The seventy returned with joy,
saying, "Lord, in your name even the demons submit to us!" He said to them,
"I watched Satan fall from heaven like a flash of lightning. See, I have
given you authority to tread on snakes and scorpions, and over all the
power of the enemy; and nothing will hurt you. Nevertheless, do not rejoice
at this, that the spirits submit to you, but rejoice that your names are
written in heaven."
There can be no doubt that for Luke, Jesus’ turn toward Jerusalem, the moment when “he set his face to go to Jerusalem,” was a critical turning point not only for Jesus, but also for the whole Christian movement that he inaugurated. Jesus and followers alike are thereby set upon their common fateful journey. Jesus’ pattern of self-giving for the sake of humanity initiates the pattern of discipleship that in centuries to come will be the shape of the Church’s reason for being. When Luke inserts into his material from Mark this long section (9:51-18:14), he signals the importance of that decisive turning point. Luke moves at 9:51 from the theme of Jesus’ identity as “Servant-Benefactor” (4:1-9:50) to the theme of Jesus’ journey toward Jerusalem. The first stage of that journey (9:51-13:21) will be echoed in the mission activity of Acts among Samaritans. [See Frederick W. Danker, Luke (Proclamation Commentary; Philadelphia: Fortress, 1976), pp. 106-08.] The manner in which Jesus journeyed toward Jerusalem is to shape the manner in which the Church moves outward from Jerusalem.

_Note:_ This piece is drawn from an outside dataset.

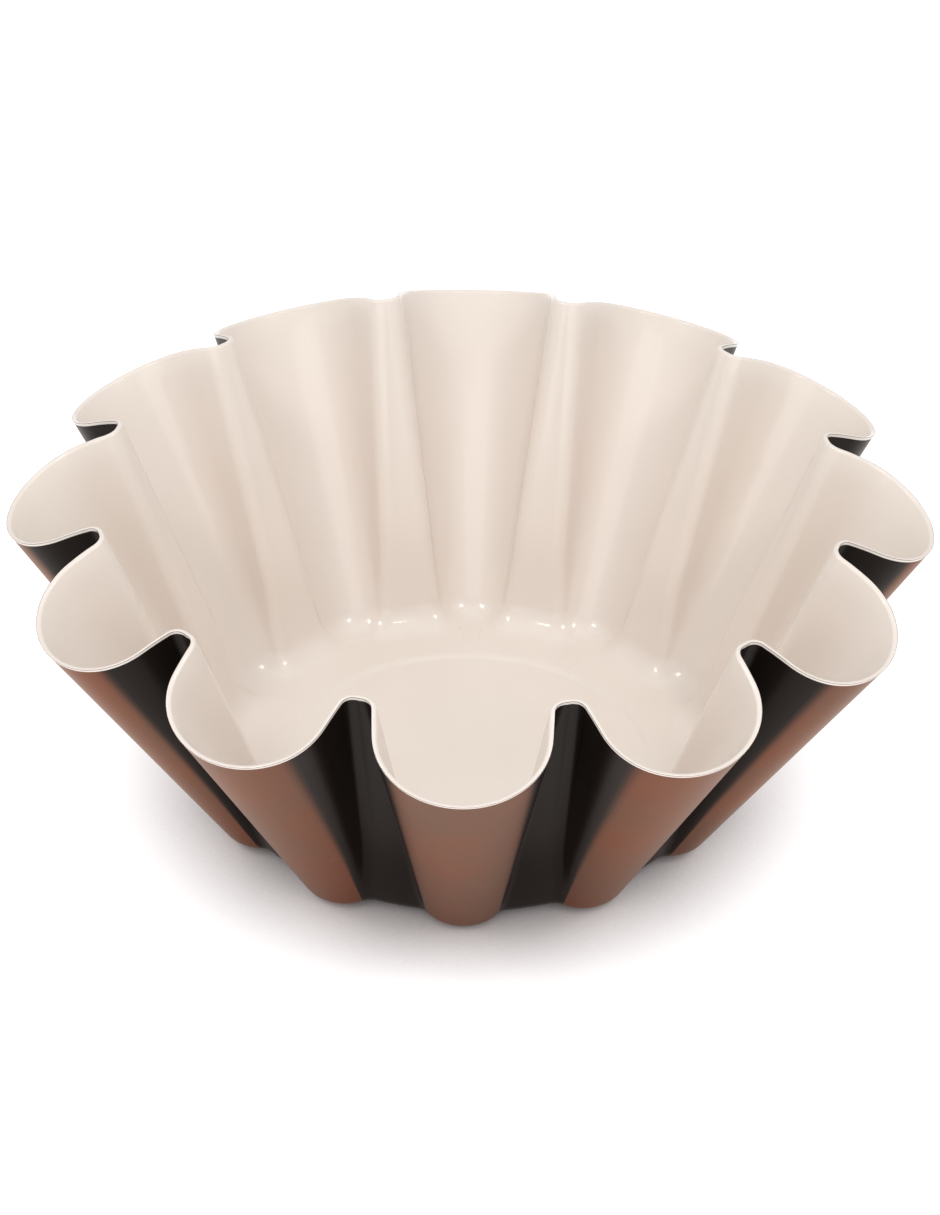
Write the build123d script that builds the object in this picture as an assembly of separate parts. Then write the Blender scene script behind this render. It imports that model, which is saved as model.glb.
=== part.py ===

As if to emphasize the decisive nature of Jesus’ “setting his face” toward Jerusalem, Luke first underlined the urgency of disciples following without delay (9:57-62), then set forth the Mission of the Seventy to draw a sharp line between lambs and wolves (10:3), between “peace” and no peace (10:5—6), between “welcome” and rejection, between the “kingdom of God” (or sovereignty of God) and rejection of God’s rule, between “harvest” and destruction worse than that which came to Sodom.
Jesus’ turn toward Jerusalem was no less decisive for the disciples
than it was for him. It is the same journey for them as for him,
the same mission. “Whoever listens to you listens to me,,,” (10:16).
The consequences of their mission are as decisive as was Jesus’ first move
toward Jerusalem. “Like a flash of lightning” demons are undone and
Satan “falls from heaven” (10:18). Order and “authority” are re-established
(10:19) when the kingdom of God “has come near to you” (10:9, 11).
Disciples of Jesus actually see and hear what the prophets could only long
to see and hear (10:23-24). People love their neighbors as they love
themselves (10:25-28). A foreign Samaritan has mercy on a stricken
Jewish traveler, so “Go and do likewise” (Luke 10:29-37).